Integrating Value Chain Networks Empowers Companies to Achieve Operational Excellence

ARC's recent India Forum in Pune focused on the importance of integrating a company’s value chain networks to gain sustainable competitiveness.  At the forum, several thought leaders highlighted how manufacturing companies can achieve operational excellence by integrating collaborative IT and automation solutions. 

 
Kumar Batalada and K. Shankar Narayanan, business consultant and manager respectively of Siemens, explained how PLM, digital manufacturing, and other solutions help companies achieve collaboration across their planning, design, and production teams and effectively transform production.
 
Krishna Chilukuri, program manager at Defiance Technologies, spoke about the importance of integrating key IT platforms such as PLM, MES, and ERP to extract additional business value. 
 
Bridging the Gap between Planning, Design, and Production  
Kumar Batalada, Siemens, spoke about assembly planning and validation; all integral parts of product lifecycle management (PLM).  He highlighted the challenges due to escalating customer demands, such as more features at lesser prices, customization, and others in the automotive sector, and the importance of technology solutions to meet evolving customers’ demands.  According to Mr.
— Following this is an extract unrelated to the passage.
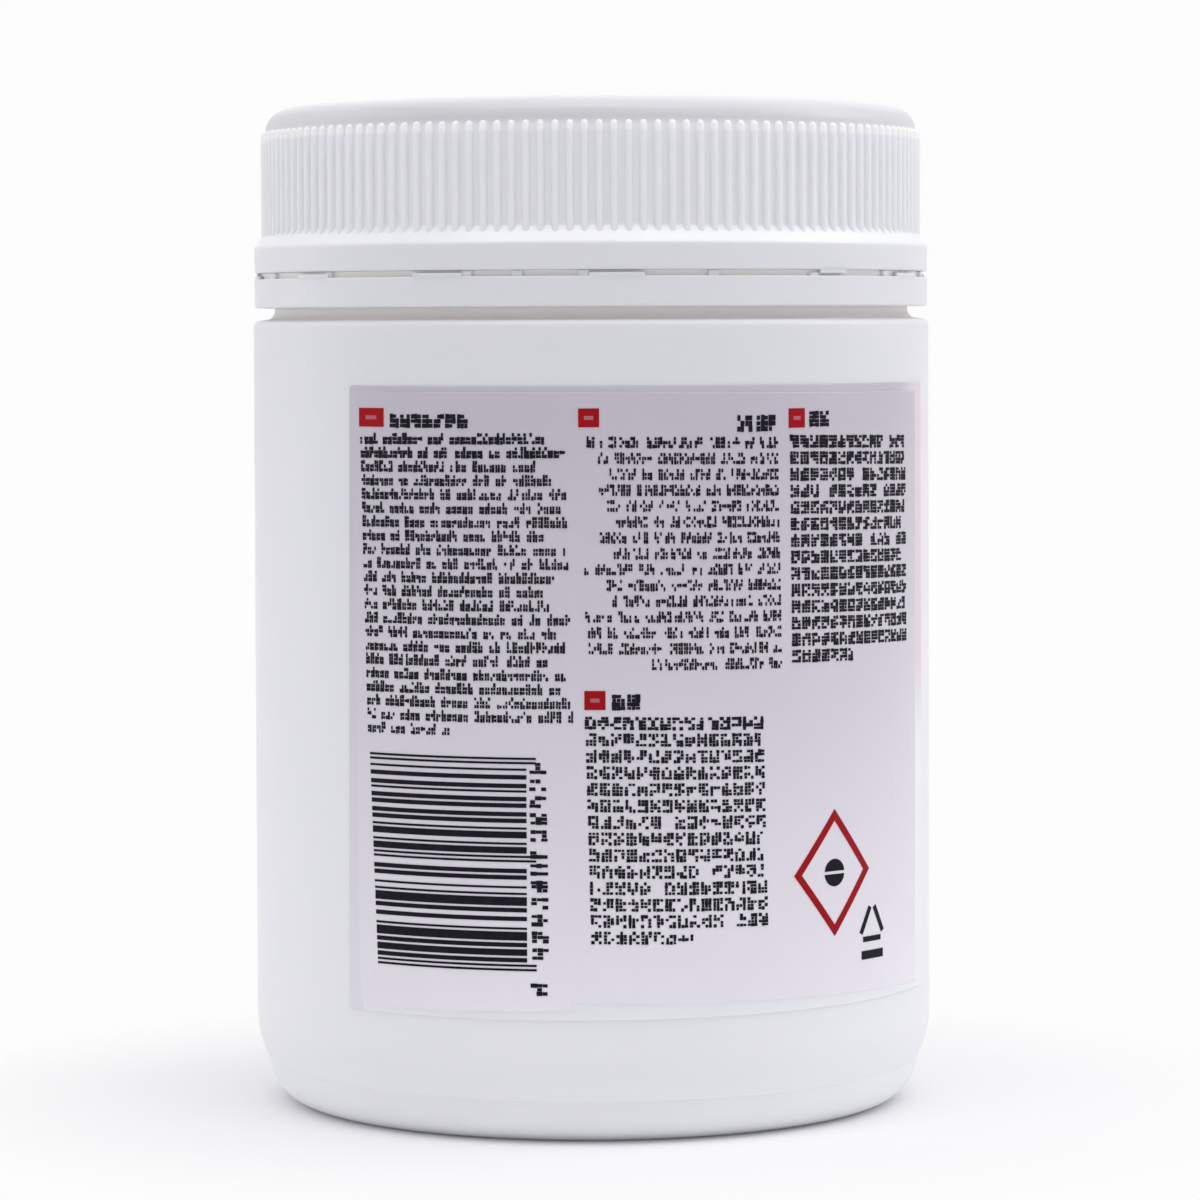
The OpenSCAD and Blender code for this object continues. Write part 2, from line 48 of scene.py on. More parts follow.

Batalada, companies that can deliver personalized products to their customers will have competitive advantages.  Batalada spoke about Siemens' automotive suite, integrated automation, and PLM.  The focus of the automotive suite is to integrate product design with factory design, factory design with automotive design, and automotive design with the production process.  Such integration will help companies shorten time to market, analyze products and production digitally, re-use several assets, simulate and validate results, and manage changes throughout the product lifecycle.  
 
Typically, a company's R&D and production departments will use sophisticated design tools and machines, but the planning department will use spreadsheets and paper-based documents to create production plans.  When changes take place from design to planning and then to production, the number of changes multiplies and the situation becomes overwhelmingly complex.  This often results in large number of errors.  Most of the errors are due to the manual process of data input and changes.  Batalada also explained how the negative impact of these errors increases exponentially when the error is identified at later stages of product design.  He recommended that industrial companies adopt and rely on advanced technologies to anchor and build a bridge between planning, design, and production departments for effective operation.